Podpisy zbierane były podczas trwającej od września akcji "Powiedz 4 x TAK dla Polski". W referendum w sprawie czterech zmian w konstytucji Polacy mieliby odpowiedzieć na pytania czy chcą: likwidacji Senatu, zmniejszenia liczby posłów o połowę, jednomandatowych okręgów w wyborach do Sejmu, zniesienia immunitetu parlamentarnego.
Podczas konferencji prasowej w Katowicach Tusk opowiedział się za możliwie szybkim zorganizowaniem postulowanego przez PO referendum, przyznał jednak, że najwcześniejszy realny termin to głosowanie w tej sprawie w terminie wyborów parlamentarnych lub prezydenckich.
Dlatego proponowalibyśmy, aby referendum w sprawie zmian w polskiej konstytucji odbyło się wspólnie z wyborami prezydenckimi, co daje też realną szansę na przekroczenie progu 50%, aby wynik referendum był obowiązujący - powiedział Tusk.
Jego zdaniem, jeżeli w ogóle wybory parlamentarne lub prezydenckie miałyby być połączone z jakimś referendum, to właśnie w sprawie zmian w polskim ustroju, a nie np. z referendum w sprawie konstytucji europejskiej.

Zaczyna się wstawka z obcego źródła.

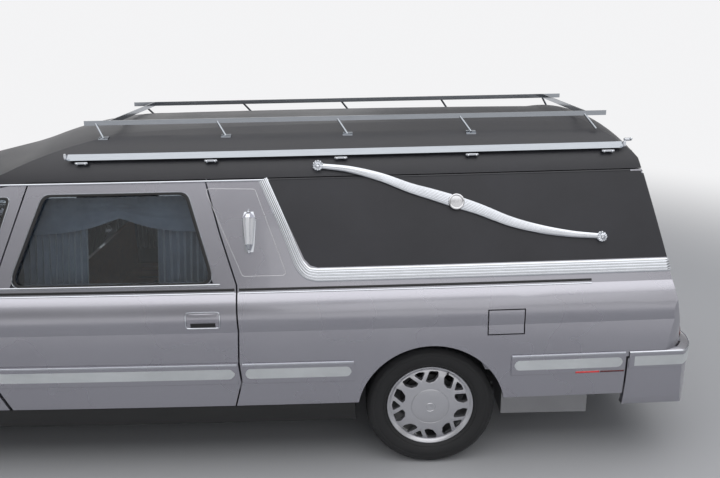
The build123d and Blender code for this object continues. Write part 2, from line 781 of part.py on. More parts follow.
def make_wheel(x, s):
    """Cast wheel with five groups of openings round its edge."""
    turned = [(28.08, 96), (58, 96), (60, 16), (190, 36), (205, 80), (205, 208), (rim_radius - .3, 208),
              (rim_radius - .3, 4), (212, 4), (206, 14), (98, 2), (90, -6), (28.08, -6)]
    f = make_face(Polyline(*[(r, 0, y) for r, y in turned], close=True))
    w = revolve(f, Axis((0, 0, 0), (0, 0, 1)), 360)
    w = one(w)
    for i in range(5):
        a0 = 90 + i * 72
        for da, wide in ((-21, 44), (21, 44)):
            w = w - Rot(0, 0, a0 + da) * Pos(168, 0, 20) * Box(34, wide, 120)
        w = w - Rot(0, 0, a0) * Pos(178, 0, 20) * Box(16, 14, 120)
    placed = Plane(origin=(x, s * (wheel_y + 102), tyre_radius), x_dir=(1, 0, 0),
                   z_dir=(0, -s, 0)) * w
    return one(placed)


def make_tyre(x, s):
    h = tyre_width / 2
    pts = [(rim_radius, -98), (245, -108), (285, -h), (318, -104), (tyre_radius, -78),
           (tyre_radius, 78), (318, 104), (285, h), (245, 108), (rim_radius, 98)]
    f = make_face(Polyline(*[(r, 0, y) for r, y in pts], close=True))
    t = one(revolve(f, Axis((0, 0, 0), (0, 0, 1)), 360))
    return one(Plane(origin=(x, s * wheel_y, tyre_radius), x_dir=(1, 0, 0),
                     z_dir=(0, -s, 0)) * t)


def make_side_rails():
    z0, z1 = 1604, 1631
    parts = [between(side_form(-22), side_form(-14), block(-10, 2750, -900, -300, z0, z1))]
    for x in (63, 701, 1341, 1991, 2673):
        foot = block(x - 14, x + 14, -900, -300, z0 - 4, z1 - 4)
        parts.append(between(side_form(-16), side_form(0), foot))
    half = one(parts[0].fuse(*parts[1:]))
    return Compound([half, other_side(half)])


rack_y = 430
rack_z0, rack_z1 = 1746, 1770


def make_rack():
    half = block(20, 2706, -rack_y - 3, -rack_y + 3, rack_z0, rack_z1)
    for x in (104, 730, 1350, 1980, 2620):
        foot_y = -rack_y - 50
        leg = rod((x - 25, -rack_y, rack_z0 + 8), (x + 25, foot_y, 1683), 6)
        pad = between(side_form(-6), side_form(-0.3), block(x, x + 50, foot_y - 14, foot_y + 14, 1600, 1740))
        half = one(one(half + one(leg - side_form(-3))) + pad)
    for x in (150, 2600):
        half = one(half + block(x - 3, x + 3, -rack_y, 0, rack_z0, rack_z1))
    return both_sides(half)


vinyl = 2.5                  # thickness of the vinyl over the rear quarters
vinyl_edge = [(3300, 1088), (1215, 1088), (1180, 1098), (1150, 1128), (1068, 1301), (978, 1499)]


def make_landau_cover():
    """Vinyl over the upper part of a rear quarter, inside its bright moulding."""
    zone = [(x + (3 if x < 3000 else 0), z + 3) for x, z in vinyl_edge[:-1]] + [(983, 1494), (3300, 1494)]
    cover = between(skin(-vinyl), skin(-0.3), prism_y(zone, -1100, -400))
    cover = one(cover - through_tail(grown(tail_door_yz, seam + 2)))
    driver_side = cover
    for z in tail_hinge_z:
        driver_side = one(driver_side - block(2835, 2990, -637, -540, z - 23, z + 23))
    return Compound([driver_side, other_side(cover)])


landau_line = [(1227, 1554, 13), (1266, 1549, 16), (1385, 1533, 19), (1532, 1495, 22),
               (1678, 1441, 26), (1776, 1412, 28), (1903, 1372, 30), (2020, 1333, 28),
               (2167, 1275, 26), (2315, 1236, 22), (2465, 1210, 19), (2586, 1198, 16),
               (2616, 1193, 13)]
landau_discs = [(1227, 1554, 28), (1903, 1372, 42), (2616, 1193, 28)]


def make_landau_bars():
    up, down = [], []
    for i, (x, z, w) in enumerate(landau_line):
        x0, z0, _ = landau_line[max(i - 1, 0)]
        x1, z1, _ = landau_line[min(i + 1, len(landau_line) - 1)]
        d = math.hypot(x1 - x0, z1 - z0)
        nx, nz = -(z1 - z0) / d, (x1 - x0) / d
        up.append((x + nx * w, z + nz * w))
        down.append((x - nx * w, z - nz * w))
    parts = [between(side_form(-20), side_form(-10), prism_y(up + down[::-1], -1000, -500))]
    for x, z, r in landau_discs:
        c = extrude(Plane(origin=(x, -1000, z), z_dir=(0, 1, 0)) * Circle(r), 500)
        parts.append(between(side_form(-24), side_form(-vinyl - 0.3), c))
    half = one(parts[0].fuse(*parts[1:]))
    return Compound([half, other_side(half)])


def make_coach_lamps():
    x = 886
    body = prism_y([(x - 20, 1167), (x + 20, 1167), (x + 32, 1320), (x + 8, 1356),
                    (x - 8, 1356), (x - 32, 1320)], -1000, -500)
    half = between(side_form(-62), side_form(0), body)
    return Compound([half, other_side(half)])


def make_landau_trim():
    band = [(932, 1499), (1023, 1301), (1092, 1133), (1112, 1085), (1135, 1050), (1180, 1022),
            (3300, 1022)] + vinyl_edge
    half = between(skin(-6), skin(0), prism_y(band, -1100, 0))
    half = one(half - through_tail(grown(tail_door_yz, seam)))
    return Compound([half, other_side(half)])


def pair(name, left):
    return {name + "_left": left, name + "_right": other_side(left)}


def build():
    parts = {
        "floor_pan": make_floor(), "cabin_frame": make_cabin_frame(), "hood": make_hood(),
        "front_bumper": make_front_bumper(), "grille": make_grille(),
        "headlamps": make_headlamps(), "windscreen": make_windscreen(), "cowl": make_cowl(),
        "dashboard": make_dash(), "roof": together(make_roof(), make_landau_cover()), "tail_door": make_tail_door(),
        "tail_door_glass": make_tail_glass(), "rear_bumper": make_rear_bumper(),
        "tail_lamps": make_tail_lamps(), "casket_deck": make_deck(),
        "front_seats": make_seats(), "powertrain": make_powertrain(),
        "front_subframe": make_subframe(), "rear_axle": make_rear_axle(),
        "roof_rails": together(make_side_rails(), make_rack()),
        "landau_bars": together(make_landau_bars(), make_landau_trim()),
        "coach_lamps": make_coach_lamps(), "fuel_door": make_fuel_door(),
    }
    parts.update(pair("front_fender", make_fender()))
    parts.update(pair("front_door", make_front_door()))
    parts.update(pair("front_door_glass", door_glass(front_window)))
    parts.update(pair("rear_door", make_rear_door()))
    parts.update(pair("rear_door_glass", door_glass(rear_window)))
    parts["quarter_left"] = make_quarter(True)
    parts["quarter_right"] = other_side(make_quarter(False))
    parts.update(pair("knuckle", make_knuckle()))
    for name, x in (("front", front_axle), ("rear", rear_axle)):
        for side, s in (("left", -1), ("right", 1)):
            parts["wheel_%s_%s" % (name, side)] = make_wheel(x, s)
            parts["tyre_%s_%s" % (name, side)] = make_tyre(x, s)
    return parts


os.makedirs("parts", exist_ok=True)
for name, part in build().items():
    export_step(part, "parts/" + name + ".step")
    b = part.bounding_box()
    print("%-22s solids %d  x %.0f..%.0f  y %.0f..%.0f  z %.0f..%.0f" % (
        name, len(part.solids()), b.min.X, b.max.X, b.min.Y, b.max.Y, b.min.Z, b.max.Z))
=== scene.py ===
import math

import bmesh
import bpy
import numpy as np
from mathutils import Matrix, Vector


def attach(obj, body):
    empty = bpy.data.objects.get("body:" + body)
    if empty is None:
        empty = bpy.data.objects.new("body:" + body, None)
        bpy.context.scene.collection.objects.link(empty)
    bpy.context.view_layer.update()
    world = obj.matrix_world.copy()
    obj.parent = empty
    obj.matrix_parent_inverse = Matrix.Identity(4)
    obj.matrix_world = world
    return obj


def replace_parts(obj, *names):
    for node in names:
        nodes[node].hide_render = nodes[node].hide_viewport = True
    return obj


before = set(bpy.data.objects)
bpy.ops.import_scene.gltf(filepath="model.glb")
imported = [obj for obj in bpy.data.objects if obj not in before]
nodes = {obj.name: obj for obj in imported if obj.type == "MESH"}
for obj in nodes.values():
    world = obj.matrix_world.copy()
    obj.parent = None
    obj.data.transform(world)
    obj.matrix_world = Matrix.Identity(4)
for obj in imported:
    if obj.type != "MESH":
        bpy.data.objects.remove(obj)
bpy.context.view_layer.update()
print("frame loaded:", len(nodes), "nodes")


# material helpers

def grey(v):
    return (v, v, v)


def shade(colour, factor, lift=0.0):
    return tuple(min(c * factor + lift, 1) for c in colour)


def addNode(tree, kind, *sources, **values):
    # the sources go to the first sockets in order, the values to sockets or settings of their names
    node = tree.nodes.new("ShaderNode" + kind)
    for key, value in values.items():
        if key in node.inputs:
            node.inputs[key].default_value = value
        else:
            setattr(node, key, value)
    for source, socket in zip(sources, node.inputs):
        tree.links.new(source, socket)
    return node


def ramp(tree, value, stops):
    # value mapped to the colours at the given stops
    node = addNode(tree, "ValToRGB", value)
    parts = node.color_ramp.elements
    while len(parts) < len(stops):
        parts.new(0.5)
    for part, (place, colour) in zip(parts, stops):
        part.position = place
        part.color = (*colour, 1)
    return node.outputs["Color"]


def times(tree, a, b):
    # product of two colours
    node = addNode(tree, "Mix", data_type="RGBA", blend_type="MULTIPLY")
    node.inputs["Factor"].default_value = 1.0
    tree.links.new(a, node.inputs[6])
    tree.links.new(b, node.inputs[7])
    return node.outputs[2]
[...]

Powtórzył, że w interesie Polski jest jak najpóźniejsze referendum dotyczące konstytucji UE, aby - jak mówił - "bez emocji przyjrzeć się jak w sprawie traktatu zachowują się pozostałe kraje UE".
Tusk podkreślił, że nie wierzy, aby politycy SLD zgodzili się na przyspieszenie wyborów parlamentarnych, mimo takich deklaracji ze strony części z nich. Przypomniał, że podobne obietnice były składane już wcześniej i nie zostały zrealizowane.

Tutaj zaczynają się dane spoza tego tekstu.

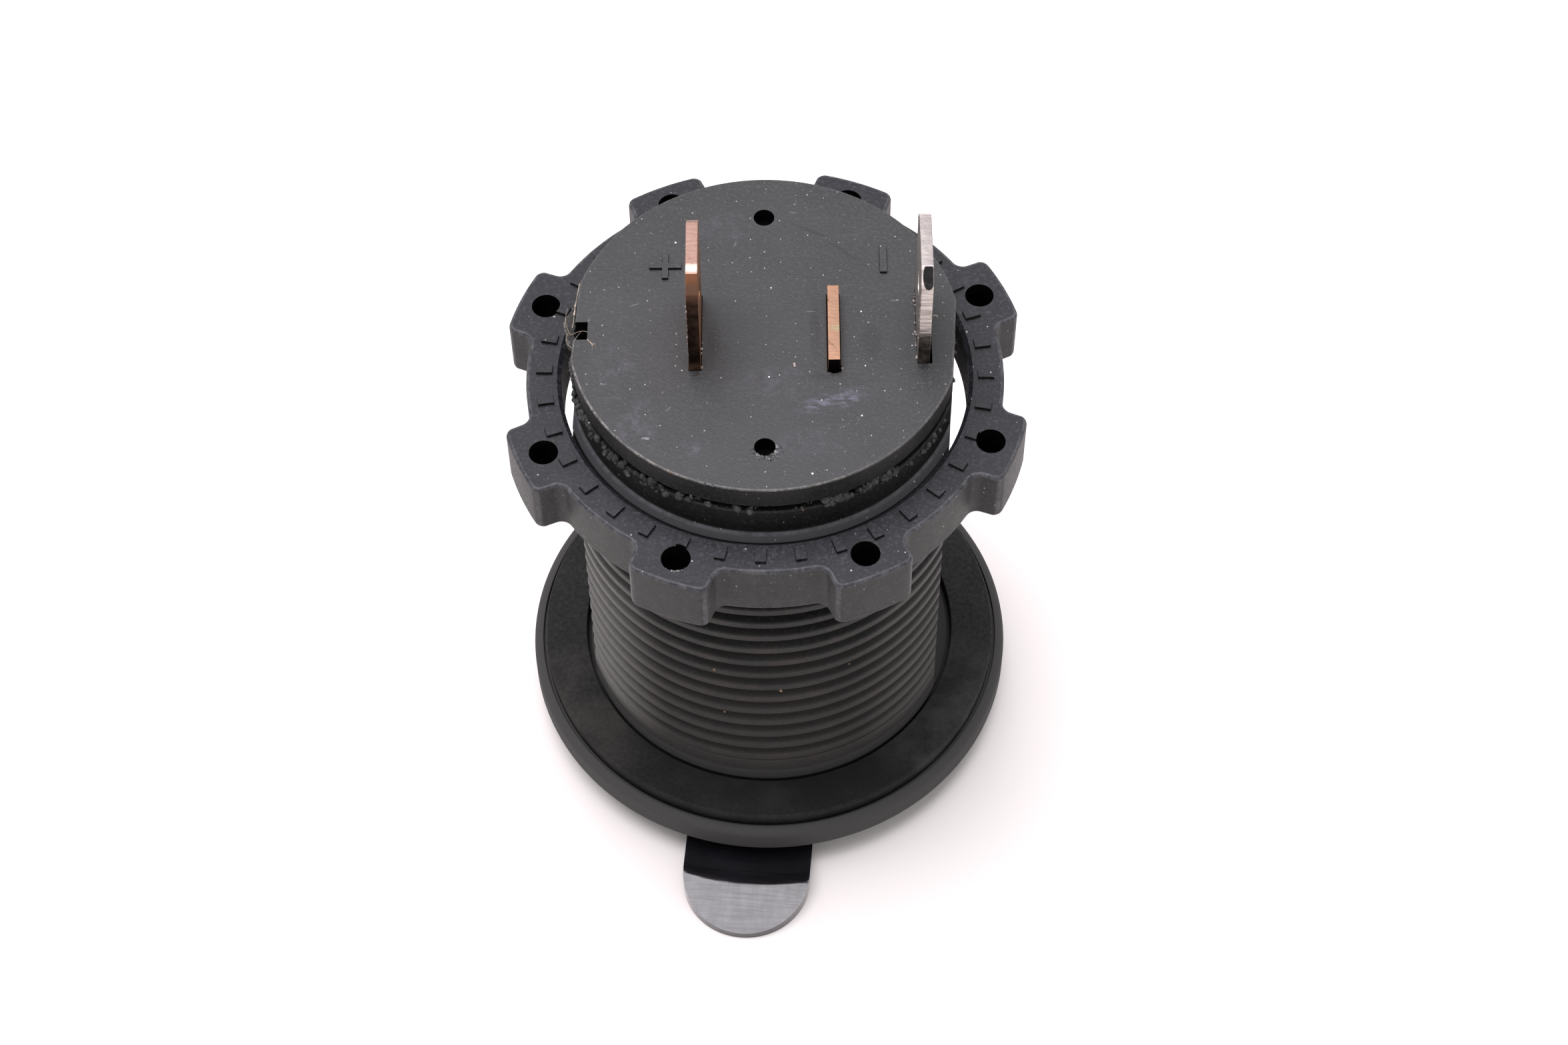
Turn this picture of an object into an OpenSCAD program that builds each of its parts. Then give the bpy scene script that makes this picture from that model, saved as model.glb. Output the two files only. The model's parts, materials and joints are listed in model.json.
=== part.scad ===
// Panel-mounted 12 volt accessory socket with a hinged dust cap and a lobed ring nut.
// The socket stands on its closed cap with the terminals up.
// Origin: centre of the panel seat, on the rear face of the gasket.
// +Z points along the barrel to the terminals, -Y points to the finger tab of the cap.
// Radial sizes are built up from the bore outwards, so that everything follows it.

/* [Contact sleeve] */
// Bore of the metal sleeve that takes the plug
bore_d = 21.0; // [20.9:0.05:21.2]
// Thickness of the sleeve's sheet metal
sleeve_t = 0.6; // [0.4:0.05:0.7]
// Gap between the sleeve and the plastic around it
sleeve_gap = 0.05; // [0.02:0.01:0.15]
// Thickness of the plastic lip in front of the sleeve
lip_t = 1.0; // [0.6:0.1:1.6]
// How far the plastic lip stands back from the bore
mouth_step = 0.25; // [0.15:0.05:0.5]
// Width of the lead-in chamfer at the mouth
mouth_chamfer = 0.5; // [0.2:0.1:0.8]
// Length of the thinned lead-in at the front of the sleeve
lead_in_len = 2.0; // [1:0.1:2.1]
// Depth of that lead-in
lead_in_depth = 0.25; // [0.1:0.05:0.3]
// Number of spring tongues cut in the sleeve
tongue_count = 3; // [2:1:4]
// Width of a spring tongue
tongue_w = 3.6; // [2:0.1:5]
// Length of a spring tongue
tongue_len = 9.0; // [5:0.5:14]
// Width of the slot cut round a spring tongue
tongue_slot = 0.6; // [0.4:0.1:1]
// Distance from the front edge of the sleeve to the tongue slots
tongue_inset = 8.0; // [4:0.5:14]

/* [Barrel] */
// Wall of the barrel, from its bore to the crests of the thread
barrel_wall = 2.75; // [2.2:0.05:3.3]
// Depth of a thread groove
thread_depth = 0.65; // [0.4:0.05:0.8]
// Distance from one thread crest to the next
pitch = 1.65; // [1.25:0.05:2.5]
// Depth of the two flats moulded along the thread, below its crests
flat_depth = 1.05; // [0.5:0.05:1.2]
// Turn of the two flats against the cap's hinge
flat_turn = 1.6; // [0:0.1:6]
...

Zastanawiam się tylko, ile takich bezwstydnych wypowiedzi pojawi się jeszcze ze strony SLD w sprawie terminu wyborów. A Polakom radzę nie przejmować się tymi deklaracjami i obietnicami, tylko założyć, że wybory będą we wrześniu, bo widać wyraźnie, że lewica wcześniejszych wyborów po prostu nie chce - powiedział.
Im wcześniej te wybory miałyby miejsce, tym lepiej. Platforma jest gotowa na każdy termin przyspieszający wybory do parlamentu. Wydaje się, że dla Polski lepszy jest termin na przełomie kwietnia i maja - dodał lider PO. (SLD proponuje, by wybory parlamentarne odbyły się 19 czerwca).

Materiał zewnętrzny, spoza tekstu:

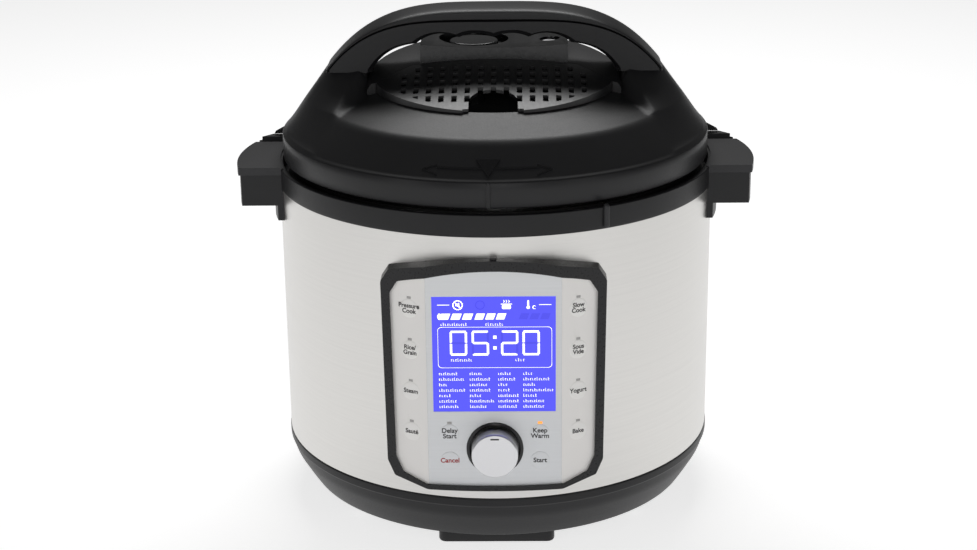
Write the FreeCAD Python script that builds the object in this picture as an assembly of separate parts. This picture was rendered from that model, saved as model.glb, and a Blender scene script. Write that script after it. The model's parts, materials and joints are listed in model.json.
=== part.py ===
import FreeCAD, Part
import math
import os

V = FreeCAD.Vector
UP = V(0, 0, 1)
os.makedirs("parts", exist_ok=True)

# Electric pressure cooker. Millimetres, +Z up, front at -Y, X to the right.
# The origin is on the axis of the round body, in the plane that the feet stand on.

# ---- clearances ----
gap = 0.3                   # between pieces of different moving bodies
shaft_clearance = 0.05      # radial, running fit of the knob's shaft
stem_clearance = 0.6        # radial, around the float, the valve and the button
lug_clearance = 0.4         # between the lid's lugs and those of the locking ring
key_clearance = 0.3         # radial, around the keys
fin_clearance = 0.9         # between the lid's fins and the side handles

# ---- round body ----
body_r = 140.0              # steel shell, outer radius
shell_h = 167.8
shell_wall = 0.8
wall_space = 28.0           # from the pot's wall to the steel's outside
foot_h = 10.0
base_h = 31.8               # plastic base, from its underside to the steel
base_taper = 13.7           # the base is this much narrower at the bottom
base_wall = 3.0
base_lip = 0.4              # the base's rim stands out past the steel
cover_t = 2.5
collar_h = 13.9
collar_proud = 0.8          # the collar stands out past the steel
collar_lip_w = 3.4          # width of the collar's raised outer lip
collar_floor_t = 4.0        # thickness of the flat ring inside the lip
collar_step = 4.2           # the flat ring lies this far above the steel
collar_ledge = 4.4          # the flat ring's bore clears the chamber by this
mark_deg = -61.7            # the open mark, around the axis
mark_r = 2.0

base_bottom_r = body_r - base_taper
base_z = foot_h
shell_z0 = base_z + base_h
shell_z1 = shell_z0 + shell_h
collar_r = body_r + collar_proud
collar_top = shell_z1 + collar_h
collar_floor = shell_z1 + collar_step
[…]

Według Tuskaniego, jeszcze za wcześnie na ocenę szans potencjalnych kandydatów w wyborach prezydenckich, a na scenie politycznej nie ma jak dotąd wyraźnego faworyta. Za ważne dla Polski uznał to, aby "przyszły prezydent dawał bardzo mocne wsparcie przyszłemu rządowi".
Jeśli ma powstać rząd PO lub PO i PiS, to dobrze byłoby, gdyby prezydent pochodził także z tych środowisk. (...). Stąd dobrze byłoby, aby polska centroprawica - PO, PiS i inne środowiska - zdobyły się na trzeźwość i zdrowy rozsądek, i myślały o wspólnym kandydacie. Czy będzie nim ktoś z PO czy PiS- najlepiej, żeby o tym rozstrzygnęły szanse - powiedział Tusk, zapowiadając takie rozmowy i decyzje na wiosnę tego roku.